No, but it does help a bit with the crispiness. If you don't have one, just loosen the base when it's cooked, add the toppings, and put it back in the oven in its frying pan. By the seventh time I was making it, we decided to risk the £3 expenditure to buy one pizza pan to trial. It was crispier, so we bought a second one. The pizza pan has little holes which let moisture escape. A fine wire mesh would also do. You might be able to get away with just using the oven racks, but it's a tad hazardous, as the base doesn't quite support itself so completely at that point. Pizza pans are also great if you only have one big frying pan but want to make pizzas for multiple people.

Should it be served on a plank?

How hipster are you feeling? If you're feeling full-bearded carrying-a-typewriter drinking-from-a-jar hipster, absolutely go with the plank. If you think all hipsters should be sent backwards in time, ideally to a time when savage dinosaurs roamed the earth, go with a chopping board or even (shudder) a plate. Though I'm not sure what kind of monster serves pizza on a plate. If you spend a lot of money on an expensive branded plank, you're an idiot. Go to the hardware store and buy a plank. You can even buy smooth ones if you don't want to sand it yourself. If you're feeling fancy, you can use a blowtorch to make gorgeous patterns, like my mum did on ours. Alternately, just serve it on its own prep board, because this too is hipster. Hipster is just a giant cool excuse for not having much money / enough plates / real glasses / razor blades. If you're spending actual literal money on being hipster, you're DOIN IT RONG.

DON'T BURN YOURSELF!

If you're not used to putting your frying pans in the oven, it is just so, so easy to grab the handle by accident, even when you've just used a cloth to remove the damn thing from a volcano-hot oven. (Obviously I mean me, not you.) And 200°C is so hot that it feels cold and you see stars and you yell things that would deeply disappoint your mother. After the first couple of times, Will taught me a trick: once the pan's out the oven, drape a cloth over the handle to remind yourself that the handle is now an emissary of death, not the usual familar handle that you, um, handle with such ease.

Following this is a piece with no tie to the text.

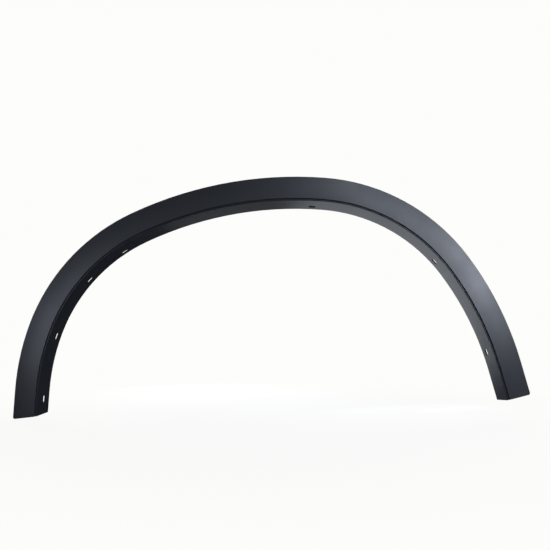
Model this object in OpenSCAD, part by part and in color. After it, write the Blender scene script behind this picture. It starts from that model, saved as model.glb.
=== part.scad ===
// Moulded wheel arch trim for the front wing of a car, as one piece.
// Its frame is the fitted one: the arch stands in the XZ plane, +Z is up, and +Y points to the body.
// The origin lies on the rim that seats on the wing, at the top of the arch.

/* [Arch line] */
// Radius of the crease line over the top of the arch
top_r = 623; // [560:1:680]
// Radius of the crease line at the right shoulder
right_shoulder_r = 298; // [270:1:320]
// Radius of the crease line down the right leg
right_leg_r = 525; // [450:1:600]
// Radius of the crease line at the left shoulder
left_shoulder_r = 300; // [270:1:320]
// Radius of the crease line down the left leg
left_leg_r = 375; // [340:1:420]
// Straight run at the foot of the right leg
right_foot = 56; // [46:0.5:80]
// Straight run at the foot of the left leg
left_foot = 42; // [34:0.5:70]
// Angle by which the right foot is cut longer at its outer edge
right_flare = 3; // [0:0.5:10]
// Angle by which the left foot is cut longer at its outer edge
left_flare = 12; // [0:0.5:14]
// Slope that shortens the rear edge of the left foot
foot_rake = 5.5; // [0:0.5:10]
// Radius of the outer corner of each foot
foot_corner_r = 4; // [2:0.5:6]

/* [Face band] */
// Width of the face, from the crease line to the outer edge
face_w = 39.4; // [34:0.2:46]
// Fall of the face towards the body, from the crease to the outer edge
face_fall = 4.5; // [3:0.5:5.5]
// Radius of the crown across the face
face_crown_r = 350; // [250:10:900]
// Thickness of the moulded wall
wall = 2.5; // [2:0.1:3]
// Distance from the crest of the face to the rim that seats on the wing
seat_depth = 12; // [11:0.5:16]
// Radius that rounds the face into the rim
edge_r = 2.2; // [1.4:0.2:2.4]

/* [Crease] */
// Width of the groove between the face and the flange
groove_w = 2.6; // [2:0.2:3]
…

If you burn yourself, swear freely (the aggression stimulates an adrenaline rush, which helps ease the pain; this works even better if you don't habitually swear, which is why we all need to go up a swear-level when pain hits) and put it under cold running water immediately, and keep it there as long as you can or until the pain subsides. The first time, after I firmly grasped the handle, it took an hour. If you feel guilty about the running water, you can sit with your hand in a bowl of water and regularly add ice to the bowl as your steaming hand starts to evaporate the water. Get someone else to finish the cooking.

 Burn 1. This one took an hour to soothe. The camera's blurred because I was shaking with shock.

Oh, look, I burnt myself again. Back under the tap.

 And... again. Spending the next hour with my hand in a bowl.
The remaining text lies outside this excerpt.